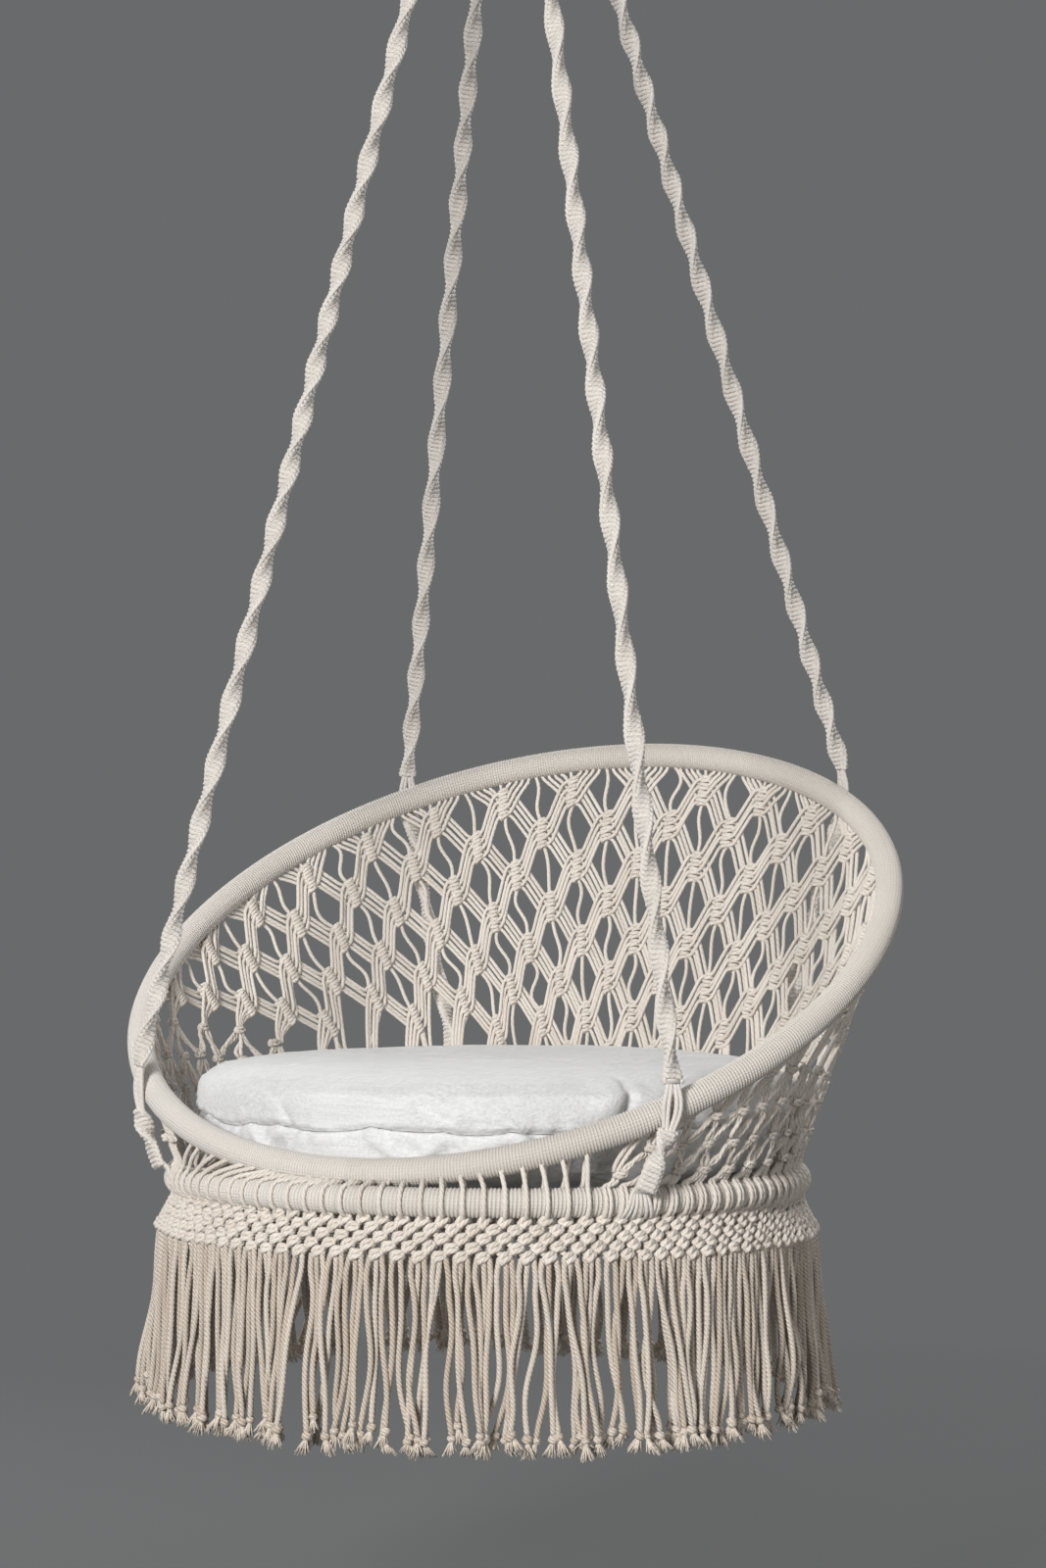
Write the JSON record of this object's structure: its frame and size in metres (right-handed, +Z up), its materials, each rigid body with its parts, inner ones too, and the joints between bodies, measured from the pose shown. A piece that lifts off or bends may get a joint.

+++

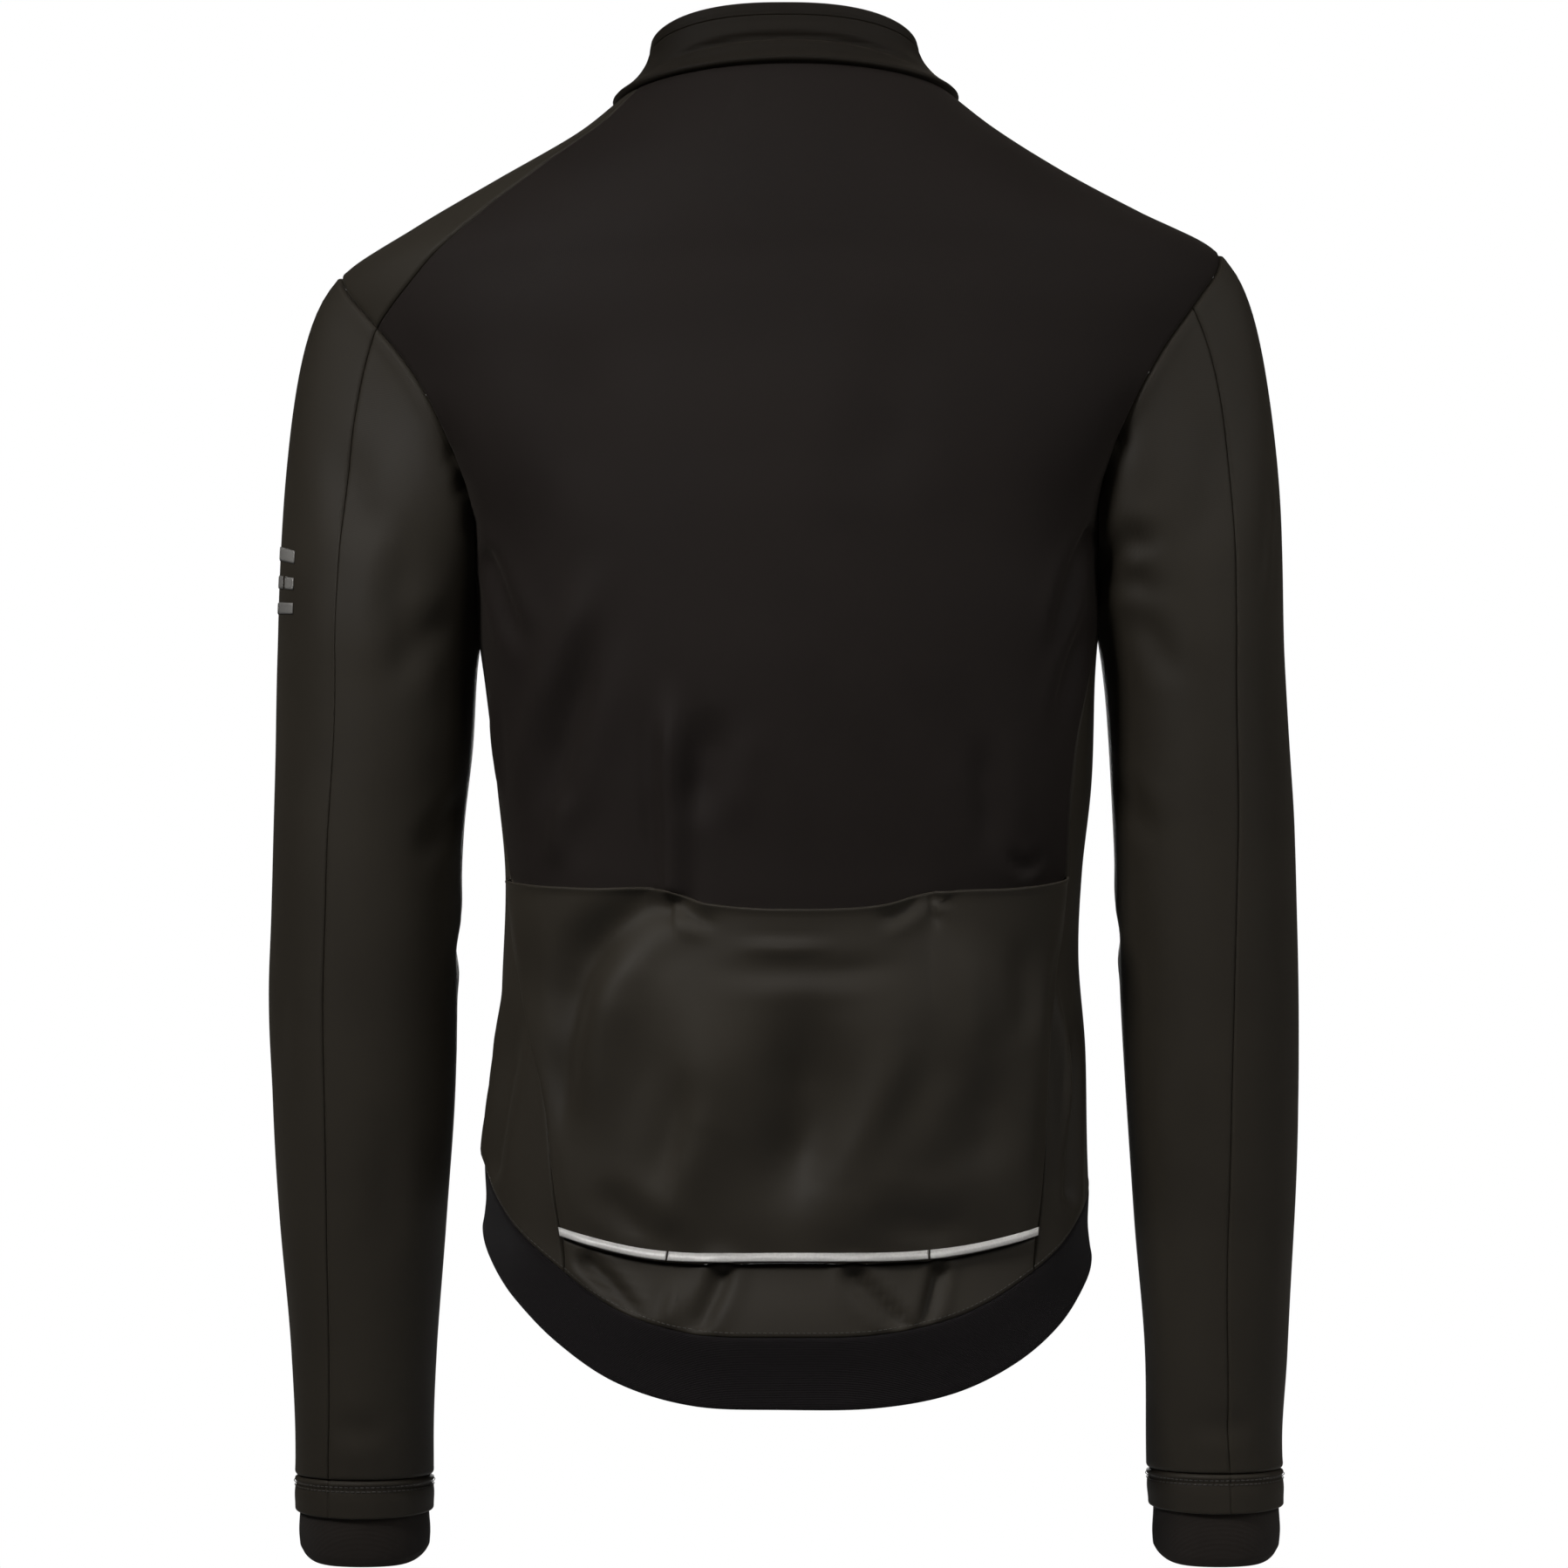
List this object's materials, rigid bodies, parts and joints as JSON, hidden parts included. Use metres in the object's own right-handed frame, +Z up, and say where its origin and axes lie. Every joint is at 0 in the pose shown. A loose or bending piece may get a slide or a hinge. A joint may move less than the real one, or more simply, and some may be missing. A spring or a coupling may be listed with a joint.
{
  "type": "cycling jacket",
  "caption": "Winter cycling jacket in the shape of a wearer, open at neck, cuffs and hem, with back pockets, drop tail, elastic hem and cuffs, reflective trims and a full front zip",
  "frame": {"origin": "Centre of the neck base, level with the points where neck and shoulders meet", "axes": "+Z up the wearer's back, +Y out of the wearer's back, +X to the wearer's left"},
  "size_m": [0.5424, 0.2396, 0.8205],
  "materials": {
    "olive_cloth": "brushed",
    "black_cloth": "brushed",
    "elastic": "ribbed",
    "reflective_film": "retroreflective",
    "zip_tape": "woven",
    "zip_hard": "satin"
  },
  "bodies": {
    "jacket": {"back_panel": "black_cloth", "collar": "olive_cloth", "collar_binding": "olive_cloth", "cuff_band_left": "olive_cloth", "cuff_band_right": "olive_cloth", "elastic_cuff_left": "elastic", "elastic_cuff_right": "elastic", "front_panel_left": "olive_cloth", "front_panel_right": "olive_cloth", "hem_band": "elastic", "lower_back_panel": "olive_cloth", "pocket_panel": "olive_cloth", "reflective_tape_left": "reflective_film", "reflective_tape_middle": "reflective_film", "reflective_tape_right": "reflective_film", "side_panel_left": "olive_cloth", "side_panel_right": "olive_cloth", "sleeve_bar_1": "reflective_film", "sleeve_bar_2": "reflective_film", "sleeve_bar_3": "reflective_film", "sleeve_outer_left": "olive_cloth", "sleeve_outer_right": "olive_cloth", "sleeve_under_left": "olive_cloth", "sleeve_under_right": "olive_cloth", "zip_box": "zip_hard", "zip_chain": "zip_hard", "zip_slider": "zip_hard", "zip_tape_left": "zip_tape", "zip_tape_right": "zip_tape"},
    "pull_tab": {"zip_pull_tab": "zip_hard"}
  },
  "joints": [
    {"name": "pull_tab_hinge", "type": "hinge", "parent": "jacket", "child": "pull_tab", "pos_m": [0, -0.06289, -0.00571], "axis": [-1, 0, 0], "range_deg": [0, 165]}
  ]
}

+++

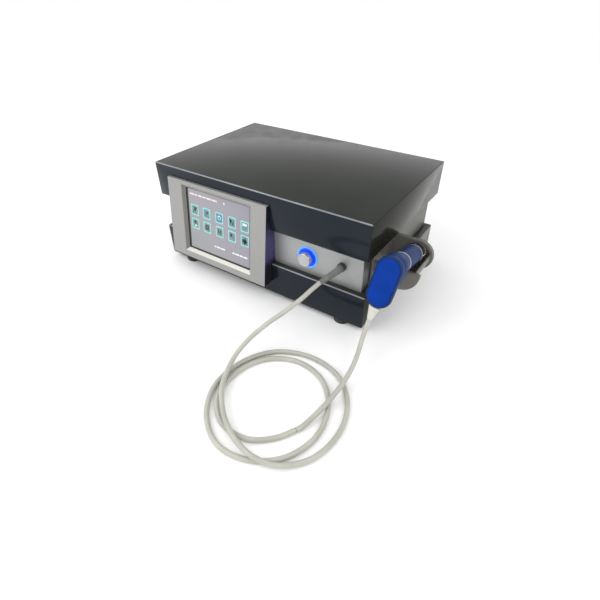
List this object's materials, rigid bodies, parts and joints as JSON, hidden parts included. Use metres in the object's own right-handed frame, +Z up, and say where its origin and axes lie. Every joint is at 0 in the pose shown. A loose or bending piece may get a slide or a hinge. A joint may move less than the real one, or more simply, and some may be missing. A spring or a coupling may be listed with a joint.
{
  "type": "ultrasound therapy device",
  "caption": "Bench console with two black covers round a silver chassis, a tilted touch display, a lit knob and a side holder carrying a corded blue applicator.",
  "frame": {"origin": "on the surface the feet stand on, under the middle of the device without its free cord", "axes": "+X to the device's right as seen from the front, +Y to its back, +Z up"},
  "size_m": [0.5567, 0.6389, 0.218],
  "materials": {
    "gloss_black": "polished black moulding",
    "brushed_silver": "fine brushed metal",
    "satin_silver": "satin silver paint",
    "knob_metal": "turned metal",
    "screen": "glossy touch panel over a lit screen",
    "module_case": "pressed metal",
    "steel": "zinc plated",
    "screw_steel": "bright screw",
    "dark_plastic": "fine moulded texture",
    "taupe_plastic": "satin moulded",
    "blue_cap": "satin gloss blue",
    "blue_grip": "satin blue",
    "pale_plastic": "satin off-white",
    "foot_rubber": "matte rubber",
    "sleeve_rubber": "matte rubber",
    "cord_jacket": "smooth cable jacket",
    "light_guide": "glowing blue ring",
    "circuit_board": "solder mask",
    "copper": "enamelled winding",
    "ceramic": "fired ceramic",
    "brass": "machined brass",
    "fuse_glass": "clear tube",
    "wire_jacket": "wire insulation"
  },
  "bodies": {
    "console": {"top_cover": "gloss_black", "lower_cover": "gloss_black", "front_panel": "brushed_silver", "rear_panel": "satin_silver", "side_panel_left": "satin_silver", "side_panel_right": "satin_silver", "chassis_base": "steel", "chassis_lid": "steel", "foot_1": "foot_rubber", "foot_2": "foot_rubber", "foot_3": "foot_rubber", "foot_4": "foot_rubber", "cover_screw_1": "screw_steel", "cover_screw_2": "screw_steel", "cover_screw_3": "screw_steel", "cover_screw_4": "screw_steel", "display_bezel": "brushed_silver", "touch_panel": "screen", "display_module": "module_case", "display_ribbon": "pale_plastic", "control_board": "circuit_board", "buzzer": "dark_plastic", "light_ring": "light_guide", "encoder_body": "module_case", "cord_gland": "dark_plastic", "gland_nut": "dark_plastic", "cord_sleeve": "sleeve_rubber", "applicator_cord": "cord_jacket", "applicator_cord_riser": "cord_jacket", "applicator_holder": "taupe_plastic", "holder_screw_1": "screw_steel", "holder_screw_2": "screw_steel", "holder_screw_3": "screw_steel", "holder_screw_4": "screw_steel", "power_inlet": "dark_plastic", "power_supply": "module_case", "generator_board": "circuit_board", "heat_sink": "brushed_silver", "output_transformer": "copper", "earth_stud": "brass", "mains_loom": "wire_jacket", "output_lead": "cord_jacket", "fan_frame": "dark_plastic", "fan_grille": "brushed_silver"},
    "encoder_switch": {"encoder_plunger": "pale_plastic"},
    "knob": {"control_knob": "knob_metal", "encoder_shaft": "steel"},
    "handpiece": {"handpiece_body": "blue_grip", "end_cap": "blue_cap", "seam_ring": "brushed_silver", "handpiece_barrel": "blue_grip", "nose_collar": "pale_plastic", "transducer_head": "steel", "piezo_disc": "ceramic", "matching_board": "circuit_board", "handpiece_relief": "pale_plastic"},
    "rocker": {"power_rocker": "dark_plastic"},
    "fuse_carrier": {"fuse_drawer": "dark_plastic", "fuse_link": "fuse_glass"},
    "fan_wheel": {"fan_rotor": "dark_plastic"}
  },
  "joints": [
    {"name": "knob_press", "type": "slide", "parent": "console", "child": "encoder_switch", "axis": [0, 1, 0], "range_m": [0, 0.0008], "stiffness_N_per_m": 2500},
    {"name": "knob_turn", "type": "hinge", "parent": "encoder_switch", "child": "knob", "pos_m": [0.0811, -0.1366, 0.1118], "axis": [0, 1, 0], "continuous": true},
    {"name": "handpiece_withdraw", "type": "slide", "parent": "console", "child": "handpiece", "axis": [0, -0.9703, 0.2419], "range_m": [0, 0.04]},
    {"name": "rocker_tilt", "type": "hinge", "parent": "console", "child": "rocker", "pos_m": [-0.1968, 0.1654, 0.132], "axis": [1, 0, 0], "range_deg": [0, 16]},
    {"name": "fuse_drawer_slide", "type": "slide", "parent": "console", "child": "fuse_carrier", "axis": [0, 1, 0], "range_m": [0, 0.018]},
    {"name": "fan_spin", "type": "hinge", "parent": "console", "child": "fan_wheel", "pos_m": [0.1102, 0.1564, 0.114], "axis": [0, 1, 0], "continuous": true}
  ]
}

+++

__Task directions__. Count each line of the entries that holds the word "hinge", then state the total and nothing more.

__Exercise solution__. 6